| 要旨トップ | 目次 | 日本生態学会第62回全国大会 (2015年3月、鹿児島) 講演要旨
ESJ62 Abstract


一般講演(ポスター発表) PA2-185 (Poster presentation)

網羅的サンプリングとRAD-seq法を活用した分子系統地理-東アジアに広域分布するコンロンソウを例に

岩崎貴也*(京大・生態研),荒木希和子(立命館大・生命科学),永野惇(京大・生態研,JSTさきがけ),Sabirov, R.N.(Russian Academy of Science),Marhold, K.(Slovak Academy of Science, Charles Univ.),Yakubov, V.V.(Far East Branch of the Russia Academy of Sciences),Pak, J.-H.(Kyung-Pook National Univ.),伊藤元己(東大・総合文化),工藤洋(京大・生態研)

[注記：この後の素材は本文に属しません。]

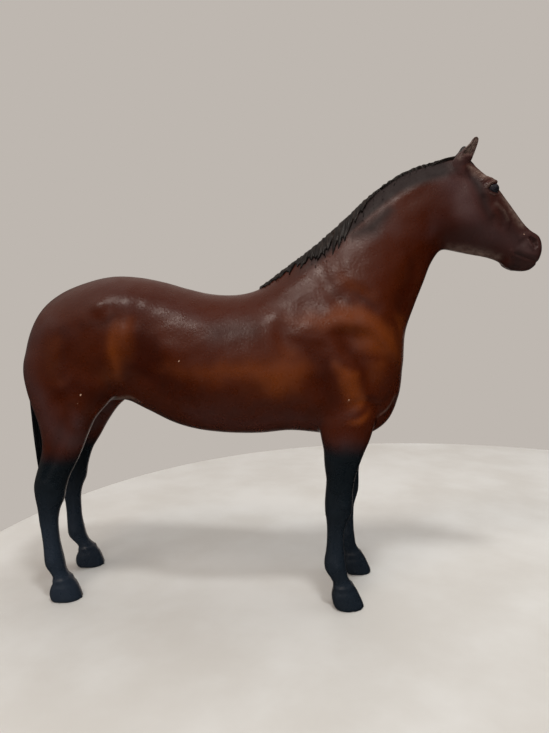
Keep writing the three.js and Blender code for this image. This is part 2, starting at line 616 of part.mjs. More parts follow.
const horse = new THREE.Group();
let tailSeat = grownTrunk;
for (const side of [-1, 1]) {
  const word = side < 0 ? "right" : "left";
  const fore = leg({ ...foreDesign, side, step: side < 0 ? 0 : LEFT_FORE_STEP });
  const hind = leg({ ...hindDesign, side, step: side < 0 ? 0 : LEFT_HIND_STEP });
  horse.add(piece(word + "_body_half", bodyHalf(side, { fore, hind }), bayCoat));
  horse.add(piece(word + "_fore_inner_leg", fore.inner.subtract(grownTrunk), legPaint));
  horse.add(piece(word + "_hind_inner_leg", hind.inner.subtract(grownTrunk), legPaint));
  tailSeat = tailSeat.add(hind.grown);
}
horse.add(piece("tail", tailSolid().subtract(tailSeat).add(dockPeg(0)), tailPaint));

// The origin is on the ground, under the middle of the horse's length.
const middle = new THREE.Box3().setFromObject(horse).getCenter(new THREE.Vector3());
horse.position.x = -middle.x;

export default horse;
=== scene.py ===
"""A standing bay toy horse: moulded in two halves, airbrushed, and given a satin coat.

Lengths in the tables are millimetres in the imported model's frame: +X to the nose, +Y to the horse's left,
+Z up. Lengths of the floor, lights and camera are metres.
"""

import math

import bpy
import numpy as np
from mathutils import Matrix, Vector


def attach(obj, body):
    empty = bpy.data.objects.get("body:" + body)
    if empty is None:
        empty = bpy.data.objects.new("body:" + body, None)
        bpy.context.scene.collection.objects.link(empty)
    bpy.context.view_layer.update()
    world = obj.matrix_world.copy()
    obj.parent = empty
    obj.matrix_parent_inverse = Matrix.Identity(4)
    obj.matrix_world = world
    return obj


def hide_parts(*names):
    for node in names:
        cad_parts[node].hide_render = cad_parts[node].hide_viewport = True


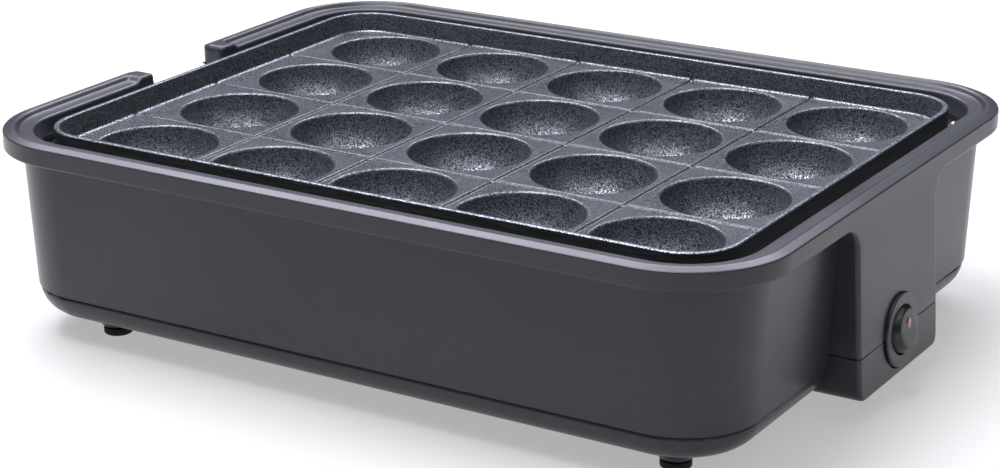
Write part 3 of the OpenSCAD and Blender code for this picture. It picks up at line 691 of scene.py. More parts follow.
class TreeMaker(GroupMaker):
    """Builds one geometry node tree with named inputs, which ends in Realize Instances and Set Material."""

    def __init__(self, name: str, inputs: dict[str, float | int | str]) -> None:
        """Starts the tree.

        Args:
            name: Name of the tree.
            inputs: Named lengths, angles and counts with their defaults.
        """
        super().__init__(name, "GeometryNodeTree", {"Geometry": "NodeSocketGeometry", **inputs,
                                                    "Finish": "NodeSocketMaterial"},
                         {"Geometry": "NodeSocketGeometry"})

    def join(self, *parts: Socket) -> Socket:
        """Joins several geometries and returns the output."""
        made = self.node("GeometryNodeJoinGeometry")
        for part in parts:
            self.tree.links.new(part, made.inputs[0])
        return made.outputs[0]

    def finish(self, geometry: Socket) -> bpy.types.NodeTree:
        """Ends the tree and returns it."""
        real = self.node("GeometryNodeRealizeInstances", {"Geometry": geometry})
        smooth = self.node("GeometryNodeSetShadeSmooth", {"Geometry": real.outputs[0]})
        dressed = self.node("GeometryNodeSetMaterial", {"Geometry": smooth.outputs[0],
                                                        "Material": self.given["Finish"]})
        return self.close({0: dressed.outputs[0]})


def make_tube_tree() -> bpy.types.NodeTree:
    """Builds the tree that sweeps a round tube along each path of edges."""
    make = TreeMaker("tube_on_path", {"Tube Radius": 0.003, "Sides": 20})
    path = make.node("GeometryNodeMeshToCurve", {"Mesh": make.given["Geometry"]})
    ring = make.node("GeometryNodeCurvePrimitiveCircle", {"Resolution": make.given["Sides"],
                                                          "Radius": make.given["Tube Radius"]})
    tube = make.node("GeometryNodeCurveToMesh", {"Curve": path.outputs[0], "Profile Curve": ring.outputs["Curve"],
                                                 "Fill Caps": True})
    return make.finish(tube.outputs[0])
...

氷河期などの過去の環境変動に応じて、生物は自らの分布を変化させてきた。その変化過程を生物種内に残る遺伝構造から明らかにする分子系統地理研究は、これまでオルガネラDNAマーカーや数個~数十個の核DNAマーカーを用いて行われることが多かった。しかし、限られた数の遺伝マーカーでは、十分な遺伝的変異の情報が得られず、氷期中にわずかに残った逃避地の推定など複雑な歴史の推定が難しいことも多かった。東アジアの温帯に広く分布するアブラナ科の多年草コンロンソウ Cardamine leucantha でも、核遺伝子9座を用いた我々の先行研究から、石狩平野や韓国を境にして日本系統と大陸系統の2つが存在することまでは明らかになったが、変異の少なさからそれ以上の詳しい情報は得られていない。

我々はこの植物種の分布域をできるだけ網羅するように採集したサンプル(極東ロシアや韓国を含む314地点1152個体)と、次世代シーケンサーを活用したRAD-Seq法で得られる数千のゲノムワイドな一塩基多型情報を用い、分子系統地理解析を行った。本発表では、STRUCTURE解析や遺伝的多様度・固有度の地理的パターンなどの解析結果を元に、この植物の分布変遷史について考察を行う。